■ **Your goal**: Quote the data below in full, please, without altering anything.

■ **Stored data**:

###

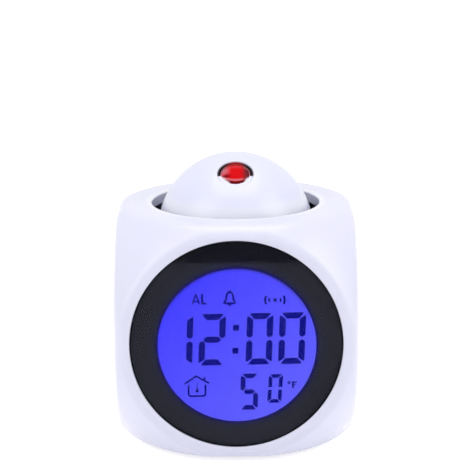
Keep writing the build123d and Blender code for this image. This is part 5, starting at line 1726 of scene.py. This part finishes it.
# ------------------------------------------------------------------ studio
class CLOCK_OT_studio(bpy.types.Operator):
    """Set the floor, the softboxes, the even light and the camera"""

    bl_idname = "clock.studio"
    bl_label = "Studio"

    def execute(self, context):
        studio = context.scene.clock_studio
        self.floor(studio)
        self.world(context.scene, studio)
        for name, place_of, size, watts in (
            ("Left softbox", (-0.62, -0.42, 0.42), (0.55, 0.75), studio.left_light),
            ("Right softbox", (0.7, -0.25, 0.35), (0.5, 0.7), studio.right_light),
            ("Top softbox", (0.0, -0.05, 0.85), (0.8, 0.7), studio.top_light),
        ):
            self.softbox(name, Vector(place_of), Vector((0, 0, studio.aim)), size, watts)
        self.camera(context.scene, studio)
        context.scene.view_settings.view_transform = "Standard"
        return {"FINISHED"}

    @staticmethod
    def seen(start):
        """1 for camera, glossy and transmission rays."""
        path = start.node("ShaderNodeLightPath", output="Is Camera Ray")
        outputs = path.end.node.outputs
        glossy = Socket(start.tree, outputs["Is Glossy Ray"])
        through = Socket(start.tree, outputs["Is Transmission Ray"])
        return path.maths("MAXIMUM", path, path.maths("MAXIMUM", glossy, through))

    def floor(self, studio):
        """A wide pale floor that shows white and keeps the clock's shadow."""
        corners = [(-4.0, -4.0, 0), (4.0, -4.0, 0), (4.0, 4.0, 0), (-4.0, 4.0, 0)]
        mesh = bpy.data.meshes.new("floor")
        mesh.from_pydata(corners, [], [(0, 1, 2, 3)])
        floor = linked("floor", mesh)
        made, shader, spot = shader_of("Floor", Roughness=0.9, Specular_IOR_Level=0.0)
        grain = spot.noise(0.05, 2.0)
        feed(shader, Base_Color=grain.tint(shaded(studio.floor, 0.99), tuple(studio.floor)))
        strength = self.seen(spot) * studio.floor_glow
        glow = spot.node("ShaderNodeEmission", inputs={"Color": (1.0, 1.0, 1.0), "Strength": strength})
        both = spot.node("ShaderNodeAddShader", inputs={0: Socket(spot.tree, shader.outputs[0]), 1: glow})
        spot.tree.links.new(both.end, spot.tree.nodes["Material Output"].inputs["Surface"])
        mesh.materials.append(made)

    def world(self, scene, studio):
        """Even light, seen as plain white."""
        world = scene.world or bpy.data.worlds.new("World")
        scene.world = world
        world.use_nodes = True
        tree = world.node_tree
        tree.nodes.clear()
        start = Socket(tree)
        seen = self.seen(start)
        strength = seen * (1 - studio.world) + studio.world
        light = start.node("ShaderNodeBackground", inputs={"Color": (1.0, 1.0, 1.0), "Strength": strength})
        tree.links.new(light.end, tree.nodes.new("ShaderNodeOutputWorld").inputs["Surface"])

    @staticmethod
    def softbox(name, spot, target, size, watts):
        """A rectangular softbox aimed at the clock."""
        lamp = bpy.data.lights.new(name, "AREA")
        lamp.shape = "RECTANGLE"
        lamp.size, lamp.size_y = size
        lamp.energy = watts
        made = bpy.data.objects.new(name, lamp)
        made.location = spot
        made.rotation_euler = (target - spot).to_track_quat("-Z", "Y").to_euler()
        bpy.context.scene.collection.objects.link(made)

    @staticmethod
    def camera(scene, studio):
        """A long lens in front, looking slightly down."""
        lens = bpy.data.cameras.new("Camera")
        lens.sensor_width = 36.0
        lens.lens = studio.camera_lens
        lens.clip_start = 0.01
        camera = bpy.data.objects.new("Camera", lens)
        pitch = Matrix.Rotation(math.radians(90 - studio.camera_pitch), 3, "X")
        roll = Matrix.Rotation(math.radians(-studio.camera_roll), 3, "Z")
        camera.location = (studio.camera_across, -studio.camera_away, studio.camera_up)
        camera.rotation_euler = (pitch @ roll).to_euler()
        scene.collection.objects.link(camera)
        scene.camera = camera


# ------------------------------------------------------------------ panel and registration
class CLOCK_PT_panel(bpy.types.Panel):
    """Sizes, colours and pieces of the clock"""

    bl_label = "Projection alarm clock"
    bl_idname = "CLOCK_PT_panel"
    bl_space_type = "VIEW_3D"
    bl_region_type = "UI"
    bl_category = "Clock"

    def draw(self, context):
        for label, attribute, group in GROUPS:
            box = self.layout.box()
            box.label(text=label)
            for item in group.__annotations__:
                box.prop(getattr(context.scene, attribute), item)
        for operator in OPERATORS:
            self.layout.operator(operator.bl_idname)


GROUPS = (
    ("Case", "clock_case", CaseSizes),
    ("Display", "clock_front", FrontSizes),
    ("Projector ball", "clock_ball", BallSizes),
    ("Back", "clock_back", BackSizes),
    ("Colours", "clock_finish", Finishes),
    ("Studio", "clock_studio", StudioSettings),
)
OPERATORS = (
    CLOCK_OT_case,
    CLOCK_OT_feet,
    CLOCK_OT_case_screws,
    CLOCK_OT_display,
    CLOCK_OT_ball,
    CLOCK_OT_lens,
    CLOCK_OT_cells,
    CLOCK_OT_contacts,
    CLOCK_OT_cradle_springs,
    CLOCK_OT_battery_door,
    CLOCK_OT_keys,
    CLOCK_OT_inner_parts,
    CLOCK_OT_studio,
)


def register():
    """Add the classes and the property groups to Blender."""
    for _, attribute, group in GROUPS:
        bpy.utils.register_class(group)
        setattr(bpy.types.Scene, attribute, bpy.props.PointerProperty(type=group))
    for operator in OPERATORS:
        bpy.utils.register_class(operator)
    bpy.utils.register_class(CLOCK_PT_panel)


def unregister():
    """Take the classes and the property groups out again."""
    bpy.utils.unregister_class(CLOCK_PT_panel)
    for operator in reversed(OPERATORS):
        bpy.utils.unregister_class(operator)
    for _, attribute, group in reversed(GROUPS):
        delattr(bpy.types.Scene, attribute)
        bpy.utils.unregister_class(group)


def main():
    """Build the whole clock."""
    register()
    for operator in OPERATORS:
        family, name = operator.bl_idname.split(".")
        getattr(getattr(bpy.ops, family), name)()


if __name__ == "__main__":
    main()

###

■ **Reply to the exercise**:
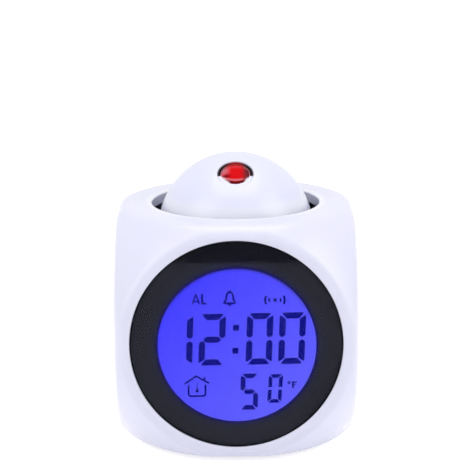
Keep writing the build123d and Blender code for this image. This is part 5, starting at line 1726 of scene.py. This part finishes it.
# ------------------------------------------------------------------ studio
class CLOCK_OT_studio(bpy.types.Operator):
    """Set the floor, the softboxes, the even light and the camera"""

    bl_idname = "clock.studio"
    bl_label = "Studio"

    def execute(self, context):
        studio = context.scene.clock_studio
        self.floor(studio)
        self.world(context.scene, studio)
        for name, place_of, size, watts in (
            ("Left softbox", (-0.62, -0.42, 0.42), (0.55, 0.75), studio.left_light),
            ("Right softbox", (0.7, -0.25, 0.35), (0.5, 0.7), studio.right_light),
            ("Top softbox", (0.0, -0.05, 0.85), (0.8, 0.7), studio.top_light),
        ):
            self.softbox(name, Vector(place_of), Vector((0, 0, studio.aim)), size, watts)
        self.camera(context.scene, studio)
        context.scene.view_settings.view_transform = "Standard"
        return {"FINISHED"}

    @staticmethod
    def seen(start):
        """1 for camera, glossy and transmission rays."""
        path = start.node("ShaderNodeLightPath", output="Is Camera Ray")
        outputs = path.end.node.outputs
        glossy = Socket(start.tree, outputs["Is Glossy Ray"])
        through = Socket(start.tree, outputs["Is Transmission Ray"])
        return path.maths("MAXIMUM", path, path.maths("MAXIMUM", glossy, through))

    def floor(self, studio):
        """A wide pale floor that shows white and keeps the clock's shadow."""
        corners = [(-4.0, -4.0, 0), (4.0, -4.0, 0), (4.0, 4.0, 0), (-4.0, 4.0, 0)]
        mesh = bpy.data.meshes.new("floor")
        mesh.from_pydata(corners, [], [(0, 1, 2, 3)])
        floor = linked("floor", mesh)
        made, shader, spot = shader_of("Floor", Roughness=0.9, Specular_IOR_Level=0.0)
        grain = spot.noise(0.05, 2.0)
        feed(shader, Base_Color=grain.tint(shaded(studio.floor, 0.99), tuple(studio.floor)))
        strength = self.seen(spot) * studio.floor_glow
        glow = spot.node("ShaderNodeEmission", inputs={"Color": (1.0, 1.0, 1.0), "Strength": strength})
        both = spot.node("ShaderNodeAddShader", inputs={0: Socket(spot.tree, shader.outputs[0]), 1: glow})
        spot.tree.links.new(both.end, spot.tree.nodes["Material Output"].inputs["Surface"])
        mesh.materials.append(made)

    def world(self, scene, studio):
        """Even light, seen as plain white."""
        world = scene.world or bpy.data.worlds.new("World")
        scene.world = world
        world.use_nodes = True
        tree = world.node_tree
        tree.nodes.clear()
        start = Socket(tree)
        seen = self.seen(start)
        strength = seen * (1 - studio.world) + studio.world
        light = start.node("ShaderNodeBackground", inputs={"Color": (1.0, 1.0, 1.0), "Strength": strength})
        tree.links.new(light.end, tree.nodes.new("ShaderNodeOutputWorld").inputs["Surface"])

    @staticmethod
    def softbox(name, spot, target, size, watts):
        """A rectangular softbox aimed at the clock."""
        lamp = bpy.data.lights.new(name, "AREA")
        lamp.shape = "RECTANGLE"
        lamp.size, lamp.size_y = size
        lamp.energy = watts
        made = bpy.data.objects.new(name, lamp)
        made.location = spot
        made.rotation_euler = (target - spot).to_track_quat("-Z", "Y").to_euler()
        bpy.context.scene.collection.objects.link(made)

    @staticmethod
    def camera(scene, studio):
        """A long lens in front, looking slightly down."""
        lens = bpy.data.cameras.new("Camera")
        lens.sensor_width = 36.0
        lens.lens = studio.camera_lens
        lens.clip_start = 0.01
        camera = bpy.data.objects.new("Camera", lens)
        pitch = Matrix.Rotation(math.radians(90 - studio.camera_pitch), 3, "X")
        roll = Matrix.Rotation(math.radians(-studio.camera_roll), 3, "Z")
        camera.location = (studio.camera_across, -studio.camera_away, studio.camera_up)
        camera.rotation_euler = (pitch @ roll).to_euler()
        scene.collection.objects.link(camera)
        scene.camera = camera


# ------------------------------------------------------------------ panel and registration
class CLOCK_PT_panel(bpy.types.Panel):
    """Sizes, colours and pieces of the clock"""

    bl_label = "Projection alarm clock"
    bl_idname = "CLOCK_PT_panel"
    bl_space_type = "VIEW_3D"
    bl_region_type = "UI"
    bl_category = "Clock"

    def draw(self, context):
        for label, attribute, group in GROUPS:
            box = self.layout.box()
            box.label(text=label)
            for item in group.__annotations__:
                box.prop(getattr(context.scene, attribute), item)
        for operator in OPERATORS:
            self.layout.operator(operator.bl_idname)


GROUPS = (
    ("Case", "clock_case", CaseSizes),
    ("Display", "clock_front", FrontSizes),
    ("Projector ball", "clock_ball", BallSizes),
    ("Back", "clock_back", BackSizes),
    ("Colours", "clock_finish", Finishes),
    ("Studio", "clock_studio", StudioSettings),
)
OPERATORS = (
    CLOCK_OT_case,
    CLOCK_OT_feet,
    CLOCK_OT_case_screws,
    CLOCK_OT_display,
    CLOCK_OT_ball,
    CLOCK_OT_lens,
    CLOCK_OT_cells,
    CLOCK_OT_contacts,
    CLOCK_OT_cradle_springs,
    CLOCK_OT_battery_door,
    CLOCK_OT_keys,
    CLOCK_OT_inner_parts,
    CLOCK_OT_studio,
)


def register():
    """Add the classes and the property groups to Blender."""
    for _, attribute, group in GROUPS:
        bpy.utils.register_class(group)
        setattr(bpy.types.Scene, attribute, bpy.props.PointerProperty(type=group))
    for operator in OPERATORS:
        bpy.utils.register_class(operator)
    bpy.utils.register_class(CLOCK_PT_panel)


def unregister():
    """Take the classes and the property groups out again."""
    bpy.utils.unregister_class(CLOCK_PT_panel)
    for operator in reversed(OPERATORS):
        bpy.utils.unregister_class(operator)
    for _, attribute, group in reversed(GROUPS):
        delattr(bpy.types.Scene, attribute)
        bpy.utils.unregister_class(group)


def main():
    """Build the whole clock."""
    register()
    for operator in OPERATORS:
        family, name = operator.bl_idname.split(".")
        getattr(getattr(bpy.ops, family), name)()


if __name__ == "__main__":
    main()